A moradora do 32 estava trabalhando. Não sei aonde; numa clínica odontológica? Numa sala de aula de ensino médio? No chão de uma fábrica de soldagem? Numa empresa de consultoria? Seja qual local for, seja qual fosse sua ferramenta, um lápis, computador ou trator, ela estava longe quando a anormalidade tomou seu lar. Penso o que teria acontecido se tivesse faltado do emprego, justamente naquele dia, se estivesse lá justamente naquela hora. Teriam desistido se percebessem que o apartamento não estava vazio? Se já estivessem lá dentro e só assim notassem sua presença, teriam recuado? Ou teriam resmungado de ódio e destruído a única testemunha?
No quarto escuro, penso no sangue, escorrendo pelo piso branco-fosco, pontilhando as roupas jogadas no chão, nos arquivos e fotos preciosos do notebook apagados para sempre, como se nunca tivessem existido. Penso no jornal local adentrando o prédio para baforar-se na notícia, chocando os telespectadores e filmando minha porta.

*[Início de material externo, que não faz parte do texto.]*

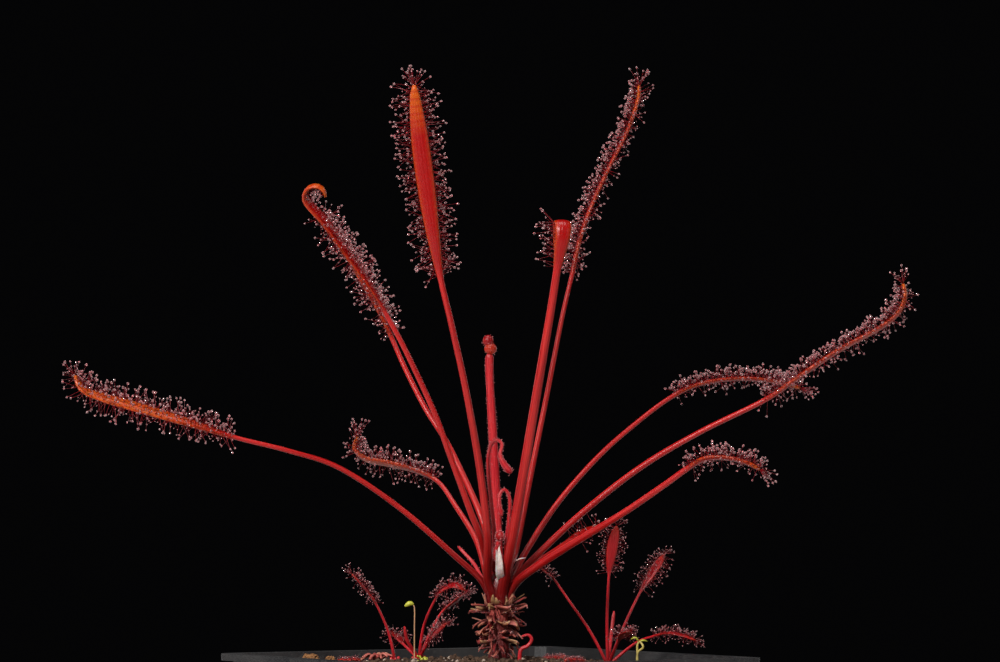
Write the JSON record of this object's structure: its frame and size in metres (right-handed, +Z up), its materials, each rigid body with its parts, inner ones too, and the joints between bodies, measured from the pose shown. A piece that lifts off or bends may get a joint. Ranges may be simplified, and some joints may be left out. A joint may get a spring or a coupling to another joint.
{
  "type": "sundew plant in a square nursery pot",
  "caption": "Red Cape sundew in a black 7 cm square pot, eleven long sticky leaves fanned out over a dry-skirted stem, with small seedlings round it.",
  "frame": {"origin": "middle of the pot's underside", "axes": "+Z up from the pot's base, +X along the fan of leaves to the right as pictured, +Y away from the picture's viewpoint"},
  "size_m": [0.1483, 0.094, 0.1713],
  "materials": {
    "black_plastic": "satin, a little dusty at the lip",
    "soil": null,
    "leaf_red": null,
    "young_red": "paler pink-red young leaf; leather stands in",
    "dry_leaf": "dry, crumpled, pale brown old leaf bases",
    "papery_scale": "thin pale papery scale",
    "lime_green": "yellow-green sprout; leather stands in",
    "bark": "rough brown bark"
  },
  "bodies": {
    "root": {"bark_chip_left": "bark", "bark_chip_right": "bark", "bark_chip_small": "bark", "basal_hook": "leaf_red", "crown": "leaf_red", "leaf_bud": "young_red", "leaf_centre": "young_red", "leaf_crook": "young_red", "leaf_far_left": "leaf_red", "leaf_folded": "leaf_red", "leaf_hairpin": "young_red", "leaf_left_behind": "leaf_red", "leaf_left_hooked": "leaf_red", "leaf_left_tall": "leaf_red", "leaf_right_long": "leaf_red", "leaf_right_low": "leaf_red", "leaf_right_small": "leaf_red", "leaf_right_upper": "leaf_red", "leaf_stub": "young_red", "leaf_upright_left": "leaf_red", "leaf_upright_right": "leaf_red", "moss_capsule": "lime_green", "old_rosette_left": "dry_leaf", "plantlet_left": "leaf_red", "plantlet_left_edge": "leaf_red", "plantlet_right": "leaf_red", "pot": "black_plastic", "rosette_far_left": "leaf_red", "rosette_front": "leaf_red", "rosette_right": "leaf_red", "seedling": "lime_green", "soil": "soil", "stem": "dry_leaf", "stipule": "papery_scale"}
  },
  "joints": []
}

Penso nos próximos dias. Nas próximas tentativas. No sangue. Levarei meu notebook comigo para o trabalho, caso algo aconteça. Porém, no fundo, a preocupação não é o notebook ou qualquer coisa de valor. Se eu estiver aqui, na hora errada, no dia errado, o que pode acontecer? Qual seria meu último pensamento quando for o meu sangue que pontilhar o piso?